Corruption in Afghanistan has been rampant. The U.S. has lost as much as $60 billion to waste and fraud over the last decade, and an estimated $360 billion has wound up in the hands of the Taliban -- the very group the U.S. has been fighting.
However, in a new development, the president revealed that talks have begun with the Taliban opposition in coordination with the Afghan government. “We’ve made it clear that they can be a part of this future if they break with al Qaeda, renounce violence and abide by Afghan laws,” the president said.
The agreement reached with Afghan President Hamid Karzai eliminated the possibility that the U.S. would “cut-and-run.” It pledged the U.S. to at least another decade of engagement in that country. Without specifying levels of aid or a number for advisors, the nine-page agreement Obama signed committed the U.S. to support local efforts to fight terrorism, build democratic institutions, promote economic development, end corruption and “protect rights for all – men and women, boys and girls.”
“We have traveled through more than a decade under the dark cloud of war,” the president said as he stood before a heavily armored MRAP (mine resistant ambush protected) vehicle draped with an American flag. “Yet here, in the pre-dawn darkness of Afghanistan, we can see the light of a new day on the horizon.”
While critics have accused the president of using the announcement to highlight the anniversary of bin Laden’s death, its timing was dictated just as much by this month’s North Atlantic Treaty Organization meeting in Chicago. The U.S. needed to send a clear signal to the Karzai government that the allies were committed to a continuing role in Afghanistan going forward.

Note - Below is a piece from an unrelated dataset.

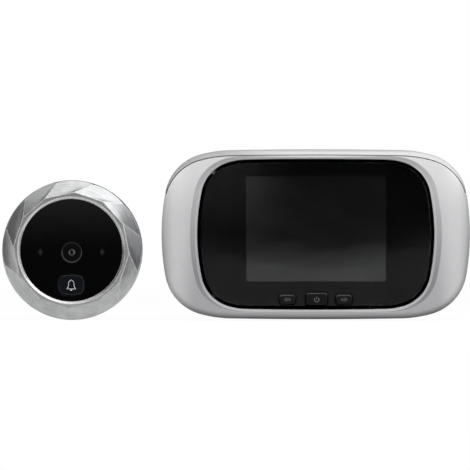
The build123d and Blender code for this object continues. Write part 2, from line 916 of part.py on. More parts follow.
def camera_socket():
    """Socket on the main board for the outdoor camera's cable, seen in the nut pocket."""
    depth = camera_socket_depth + nut_pocket_wall
    return pin_socket(camera_socket_w, camera_socket_h, board_back_z - depth, depth)


def facet_corners(radius, turn, z):
    """Corners of a regular polygon at a height, the first one repeated at the end."""
    corners = []
    for number in range(facet_count + 1):
        angle = radians(turn + number * 360 / facet_count)
        corners.append(Vector(radius * cos(angle), radius * sin(angle), z))
    return corners


def twisted_facets(low_z):
    """Solid whose sides turn as they widen, each one ruled between a front and a back edge."""
    front = facet_corners(facet_inner_r, facet_start_turn, bezel_front_z)
    back = facet_corners(facet_outer_r, facet_start_turn - facet_twist, low_z)
    faces = [Face(Wire.make_polygon(front[:-1])), Face(Wire.make_polygon(back[:-1]))]
    for number in range(facet_count):
        faces.append(Face.make_surface_from_curves(
            Edge.make_line(front[number], front[number + 1]),
            Edge.make_line(back[number], back[number + 1])))
    return Solid(Shell(faces))


def bezel_ring():
    """Cast ring with twelve twisted facets, a bright lip and a ledge for the disc."""
    wall_low = (0.0, bezel_back_z)
    centre_z = bezel_round_start_z
    end_z = bezel_front_z
    end_r = bezel_r - bezel_round_r + sqrt(bezel_round_r ** 2 - (end_z - centre_z) ** 2)
    half_z = (end_z - centre_z) / 2
    middle_r = bezel_r - bezel_round_r + sqrt(bezel_round_r ** 2 - half_z ** 2)
    outline = [
        Line(wall_low, (bezel_r, bezel_back_z)),
        Line((bezel_r, bezel_back_z), (bezel_r, centre_z)),
        ThreePointArc((bezel_r, centre_z), (middle_r, centre_z + half_z), (end_r, end_z)),
        Line((end_r, end_z), (0.0, end_z)),
        Line((0.0, end_z), wall_low),
    ]
    dome = revolve(Plane.XZ * make_face(outline), Axis.Z)
    low_z = bezel_front_z - facet_drop
    skirt = disc(bezel_r + overrun, bezel_back_z, low_z - bezel_back_z)
    ring = dome & (skirt + twisted_facets(low_z))
    face_low_z = bezel_front_z - bezel_face_t
    ring -= disc(bezel_r - bezel_wall, bezel_back_z, face_low_z - bezel_back_z)
    ledge_z = disc_back_z
    ring -= disc(disc_r - disc_ledge_w, face_low_z, ledge_z - face_low_z)
    ring -= disc(disc_r + press_gap, ledge_z, overrun)
    lip = Cone(disc_r + press_gap, disc_r + press_gap + lip_w, lip_w)
    ring -= Pos(0, 0, bezel_front_z - lip_w / 2) * lip
    for x, y in base_screw_places():
        ring += disc(base_post_r, base_front_z + seam_gap, face_low_z - base_front_z - seam_gap, x, y)
        ring -= disc(screw_shank_r, base_front_z, shell_screw_l / 2, x, y)
    return ring


def base_screw_places():
    """Centres of the screws that join the base to the bezel ring."""
    spread = bezel_r - bezel_wall - base_post_r - seam_gap
    places = []
    for number in range(base_screw_count):
        turn = radians(90 + number * 360 / base_screw_count)
        places.append((spread * cos(turn), spread * sin(turn)))
    return places


def bell_face(grow=0.0):
    """Outline of the bell button, bowed on its four sides."""
    half_w = bell_w / 2 + grow
    half_h = bell_h / 2 + grow
    corner_w = half_w - bell_side_bow
    corner_h = half_h - bell_top_bow
    edges = [
        ThreePointArc((-corner_w, corner_h), (0, half_h), (corner_w, corner_h)),
        ThreePointArc((corner_w, corner_h), (half_w, 0), (corner_w, -corner_h)),
        ThreePointArc((corner_w, -corner_h), (0, -half_h), (-corner_w, -corner_h)),
        ThreePointArc((-corner_w, -corner_h), (-half_w, 0), (-corner_w, corner_h)),
    ]
    face = make_face(edges)
    return fillet(face.vertices(), bell_round + grow)


def bell_button():
    """Bell button with a flange that keeps it behind the disc."""
    flange_z = disc_back_z - bell_flange_t - press_gap
    cap_h = disc_front_z + bell_proud - flange_z
    cap = Pos(0, bell_y, flange_z) * extrude(bell_face(), cap_h)
    cap = fillet(cap.edges().group_by(Axis.Z)[-1], bell_edge)
    flange = Pos(0, bell_y, flange_z) * extrude(bell_face(bell_flange), bell_flange_t)
    return cap + (flange & disc(disc_r - disc_ledge_w - seam_gap, flange_z, bell_flange_t))


def front_disc():
    """Black disc with openings for the lens and the bell button."""
    plate_part = disc(disc_r, disc_back_z, disc_t)
    plate_part -= disc(lens_ring_r + press_gap, disc_back_z, disc_t, lens_x, lens_y)
    hole = Pos(0, bell_y, disc_back_z) * extrude(bell_face(button_gap), disc_t)
    return plate_part - hole


def lens_ring():
    """Ring round the lens, with the shallow black cone inside it."""
    low_z = disc_front_z + lens_ring_lip - lens_ring_t
    ring = disc(lens_ring_r, low_z, lens_ring_t, lens_x, lens_y)
    inner_r = lens_ring_r - lens_ring_w
    cone_h = lens_ring_t - lens_cone_t
    cone = Cone(lens_glass_r + press_gap, inner_r, cone_h)
    ring -= Pos(lens_x, lens_y, low_z + lens_cone_t + cone_h / 2) * cone
    return ring - disc(lens_glass_r + press_gap, low_z, lens_ring_t, lens_x, lens_y)


def lens_glass():
    """Domed front element of the lens."""
    top_z = disc_front_z + lens_ring_lip - lens_glass_depth
    glass = disc(lens_glass_r, top_z - lens_glass_t, lens_glass_t, lens_x, lens_y)
    return fillet(glass.edges().group_by(Axis.Z)[-1], lens_glass_t / 3)


def lens_barrel():
    """Barrel that holds the lens elements, behind the ring."""
    high_z = disc_front_z + lens_ring_lip - lens_ring_t - press_gap
    barrel = disc(barrel_r, high_z - barrel_l, barrel_l, lens_x, lens_y)
    return barrel - disc(lens_glass_r + press_gap, high_z - barrel_l / 3, barrel_l, lens_x, lens_y)


def lens_holder():
    """Square holder on the board; the barrel screws into it."""
    holder = block(holder_w, holder_w, outdoor_board_front_z, holder_t, lens_x, lens_y)
    holder -= disc(barrel_r + press_gap, outdoor_board_front_z + sensor_t, holder_t, lens_x, lens_y)
    return holder - block(
        sensor_w + 2 * slip_gap, sensor_w + 2 * slip_gap, outdoor_board_front_z, sensor_t + slip_gap,
        lens_x, lens_y)


def image_sensor():
    """Image sensor under the barrel."""
    return block(sensor_w, sensor_w, outdoor_board_front_z, sensor_t, lens_x, lens_y)


def infrared_leds():
    """Two infrared lamps on the board, left and right of the lens."""
    lamps = []
    for side in sides:
        x = side * led_spread
        lamp = disc(led_base_r, outdoor_board_front_z, led_base_t, x)
        lamp += disc(led_r, outdoor_board_front_z, led_l - led_r, x)
        lamps.append(lamp + Pos(x, 0, outdoor_board_front_z + led_l - led_r) * Sphere(led_r))
    return lamps


def led_sleeves():
    """Dark sleeves round the infrared lamps."""
    low_z = disc_back_z - press_gap - led_sleeve_l
    outer_r = led_base_r + led_sleeve_t
    return [
        disc(outer_r, low_z, led_sleeve_l, side * led_spread)
        - disc(led_base_r + press_gap, low_z, led_sleeve_l, side * led_spread)
        for side in sides]


def outdoor_board():
    """Round circuit board of the outdoor camera."""
    board = disc(outdoor_board_r, outdoor_board_z, outdoor_board_t)
    for x, y in outdoor_board_screw_places():
        board -= disc(screw_hole_r, outdoor_board_z, outdoor_board_t, x, y)
    return board


def outdoor_board_screw_places():
    """Centres of the two screws that hold the outdoor board."""
    turn = radians(base_post_turn)
    return [(side * base_post_spread * cos(turn), side * base_post_spread * sin(turn)) for side in sides]


def outdoor_board_screws():
    """Two screws through the outdoor board into the base's posts."""
    high_z = outdoor_board_front_z + screw_head_t
    return [screw(x, y, high_z, board_screw_l, -1) for x, y in outdoor_board_screw_places()]


def bell_switch():
    """Tactile switch behind the bell button."""
    high_z = disc_back_z - bell_flange_t - press_gap - bell_travel - seam_gap
    body_t = high_z - outdoor_board_front_z
    body = block(switch_w, switch_w, outdoor_board_front_z, body_t - seam_gap, y=bell_y)
    return body + disc(switch_plunger_r, outdoor_board_front_z, body_t, y=bell_y)


def outdoor_socket():
    """Cable socket on the back of the outdoor board."""
    return pin_socket(
        outdoor_socket_w, outdoor_socket_h, outdoor_board_z - outdoor_socket_l, outdoor_socket_l,
        y=outdoor_socket_y)


def rear_base():
    """Base with a spigot that fits inside the bezel ring, and posts for the board."""
    base = disc(bezel_r, base_z, base_t - slip_gap)
    spigot_r = bezel_r - bezel_wall - slip_gap
    base += disc(spigot_r, base_z, base_t + base_spigot_h) - disc(
        spigot_r - base_spigot_t, base_front_z, base_spigot_h)
    for x, y in base_screw_places():
        clear_r = base_post_r + seam_gap
        base -= disc(clear_r, base_front_z, base_spigot_h, x, y)
        base -= disc(screw_hole_r, base_z, base_t, x, y)
        base -= disc(screw_head_r + slip_gap, base_z, screw_head_t, x, y)
    for x, y in outdoor_board_screw_places():
        base += disc(base_post_r, base_front_z, outdoor_board_z - base_front_z, x, y)
        base -= disc(screw_shank_r, outdoor_board_front_z - board_screw_l, board_screw_l, x, y)
    return base - disc(tube_r + press_gap, base_z, base_t)


def base_screws():
    """Screws from the back of the base into the bezel ring's posts."""
    return [screw(x, y, base_z, shell_screw_l / 2, 1) for x, y in base_screw_places()]


def adhesive_pad():
    """Foam pad between the base and the door."""
    pad = disc(bezel_r - pad_inset, 0, pad_t)
    return pad - disc(tube_r + seam_gap, 0, pad_t)


def mounting_tube():
    """Hollow tube for the door, with a flange inside the base and a groove to snap off its end."""
    length = base_front_z - tube_back_z
    tube = disc(tube_r, tube_back_z, length)
    tube += disc(tube_flange_r, base_front_z, tube_flange_t)
    groove_z = nut_back_z - snap_groove_gap - snap_groove_w
    tube -= disc(tube_r, groove_z, snap_groove_w) - disc(tube_r - snap_groove_depth, groove_z, snap_groove_w)
    return tube - disc(tube_bore_r, tube_back_z, length + tube_flange_t)


def lock_washer():
    """Washer on the tube, between the nut and the bracket."""
    front_z = -nut_start_gap
    ring = disc(washer_r, front_z - washer_t, washer_t)
    return ring - disc(tube_r + tube_fit, front_z - washer_t, washer_t)


def lock_nut():
    """Hexagon nut that runs on the tube behind the washer."""
    low_z = nut_back_z
    blank = Pos(0, 0, low_z) * extrude(RegularPolygon(nut_across_flats / 2, 6, major_radius=False), nut_t)
    corner_r = nut_across_flats / 2 + nut_edge
    body_h = nut_t - 2 * nut_edge
    barrel = disc(corner_r + nut_edge, low_z + nut_edge, body_h)
    for z, low_r, high_r in (
            (low_z + nut_edge / 2, corner_r, corner_r + nut_edge),
            (low_z + nut_t - nut_edge / 2, corner_r + nut_edge, corner_r)):
        barrel += Pos(0, 0, z) * Cone(low_r, high_r, nut_edge)
    return (blank & barrel) - disc(tube_r + tube_fit, low_z, nut_t)


def stand_up(shape):
    """Turn a piece from its face-on drawing to upright, with the viewer at -Y."""
    return Plane.XZ.location * shape


def save(name, piece, moved=Location()):
    """Write one node; a list of pieces becomes one file of separate solids."""
    pieces = piece if isinstance(piece, list) else [piece]
    solids = []
    for item in pieces:
        solids.extend((moved * item).solids())
    turned = [stand_up(solid) for solid in solids]
    shape = turned[0] if len(turned) == 1 else Compound(children=turned)
    export_step(shape, os.path.join("parts", name + ".step"))


os.makedirs("parts", exist_ok=True)

skin = housing_skin()
shell = skin - housing_cavity()

save("front_shell", front_shell(shell))
save("rear_shell", rear_shell(shell))
save("front_panel", front_panel())
save("panel_mask", panel_mask())
save("lcd_frame", lcd_frame())
save("lcd_glass", lcd_glass())
save("backlight", backlight())
save("main_board", main_board())
save("board_chips", board_chips())
save("button_switches", button_switches())
for button_name, button_x, button_y, cap_w, cap_h in button_places():
    save(button_name, button_cap(button_x, button_y, cap_w, cap_h))
save("shell_screws", shell_screws())
save("board_screws", board_screws())
save("battery_cells", battery_cells())
save("battery_contacts", battery_contacts())
save("battery_cover", battery_cover(skin))
save("wall_bracket", wall_bracket())
save("usb_socket", usb_socket())
save("card_socket", card_socket())
save("slide_switch_body", slide_body())
save("slide_switch_knob", slide_knob())
save("speaker", speaker())
save("camera_socket", camera_socket())

beside = Pos(outdoor_x, outdoor_y, 0)
save("bezel_ring", bezel_ring(), beside)
save("front_disc", front_disc(), beside)
save("bell_button", bell_button(), beside)
save("bell_switch", bell_switch(), beside)
save("lens_ring", lens_ring(), beside)
save("lens_glass", lens_glass(), beside)
save("lens_barrel", lens_barrel(), beside)
save("lens_holder", lens_holder(), beside)
save("image_sensor", image_sensor(), beside)
save("infrared_leds", infrared_leds(), beside)
save("led_sleeves", led_sleeves(), beside)
save("outdoor_board", outdoor_board(), beside)
save("outdoor_board_screws", outdoor_board_screws(), beside)
save("outdoor_socket", outdoor_socket(), beside)
save("rear_base", rear_base(), beside)
save("base_screws", base_screws(), beside)
save("adhesive_pad", adhesive_pad(), beside)
save("mounting_tube", mounting_tube(), beside)
save("lock_washer", lock_washer(), beside)
save("lock_nut", lock_nut(), beside)
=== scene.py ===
"""Looks of the peephole door camera: finishes, printed symbols, tube thread, studio and camera."""

import json
import math

import bmesh
import bpy
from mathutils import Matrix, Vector


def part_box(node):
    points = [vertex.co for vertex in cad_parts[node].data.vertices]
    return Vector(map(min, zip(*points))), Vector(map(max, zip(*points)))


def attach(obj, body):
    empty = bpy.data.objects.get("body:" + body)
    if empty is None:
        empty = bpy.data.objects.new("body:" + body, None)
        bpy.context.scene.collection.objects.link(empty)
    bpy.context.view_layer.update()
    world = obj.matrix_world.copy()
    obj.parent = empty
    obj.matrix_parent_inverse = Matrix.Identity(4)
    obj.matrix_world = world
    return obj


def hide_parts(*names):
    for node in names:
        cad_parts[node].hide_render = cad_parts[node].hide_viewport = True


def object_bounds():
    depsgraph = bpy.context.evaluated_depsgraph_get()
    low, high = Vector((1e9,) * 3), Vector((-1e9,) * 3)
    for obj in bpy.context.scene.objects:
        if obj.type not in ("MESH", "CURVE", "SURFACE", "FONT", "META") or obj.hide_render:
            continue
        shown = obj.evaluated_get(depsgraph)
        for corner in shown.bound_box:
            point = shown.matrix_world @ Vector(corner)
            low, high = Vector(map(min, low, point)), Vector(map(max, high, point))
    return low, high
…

There are currently over 130,000 troops from 50 countries serving in Afghanistan under the NATO banner. Cash-strapped countries like the United Kingdom and France as well as Germany are planning their own troop withdrawals over the next 18 months.

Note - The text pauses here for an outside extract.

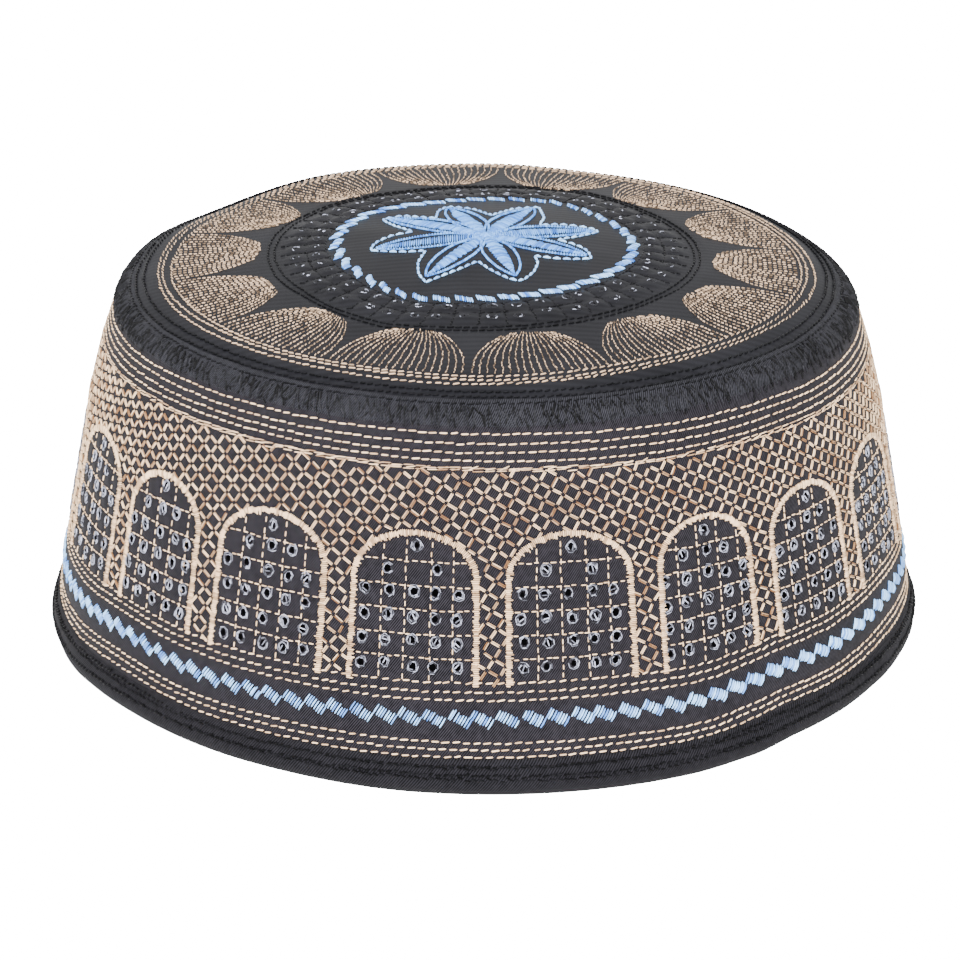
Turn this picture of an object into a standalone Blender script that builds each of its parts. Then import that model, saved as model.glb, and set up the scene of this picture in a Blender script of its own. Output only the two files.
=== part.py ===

The agreement signed by the two presidents outlined the ongoing commitments by western nations to Afghanistan. No one, least of all the Afghanis, wants to see another precipitous withdrawal like Russia’s, which led to the triumph of a government led by the fundamentalist Taliban and provided a safe haven for bin Laden’s al Qaeda to plan and launch the successful terrorist assault of 9/11.
Obama said that Afghan security forces already patrol half of that mountainous country. The agreement called for Afghan troops to lead all combat operations by sometime next year. “International troops will continue to train, advise and assist the Afghans, and fight alongside them when needed,” Obama said. “But we will shift into a support role as Afghans step forward.”
That theme dominated the president’s remarks to the 3,200 troops who were assembled at 1 a.m. to greet the president after he landed. Gen. John Allen, the local commander of U.S. troops, introduced the president by saying the decisions made in Chicago will be critical to making their sacrifices worthwhile. “When they are in Chicago, they are going to celebrate your achievement and they are going to plan the future of this great cause,” Allen said.
The president cautioned the troops that their mission was not yet complete. “The battle’s not yet over,” he said. “Some of your buddies are going to get injured and some of your buddies may get killed and there’s going to be heartbreak and pain and difficulty ahead. But there’s a light on the horizon because of the sacrifices you’ve made.”
Obama’s Afghan spring peace offensive appears to have caught Republican challenger Mitt Romney’s campaign off guard. After the president’s campaign staff released a video last week that questioned whether Romney would have authorized last year’s raid on bin Laden’s Abbottabad compound, the presumptive nominee appeared on “CBS This Morning” to complain that the president had turned the anniversary into “a politically divisive event.” Arizona Sen. John McCain, who lost to Obama in 2008, accused the president of “doing a shameless end-zone dance to help himself get re-elected.”
Perhaps. But there is no doubt that Americans are ready for an end to this decade-long war. The latest polls show nearly three-quarters of voters are opposed to a continuing U.S. presence in Afghanistan.
“In pursuit of a durable peace, America has no designs beyond an end to al Qaeda safe havens and respect for Afghan sovereignty,” the president said.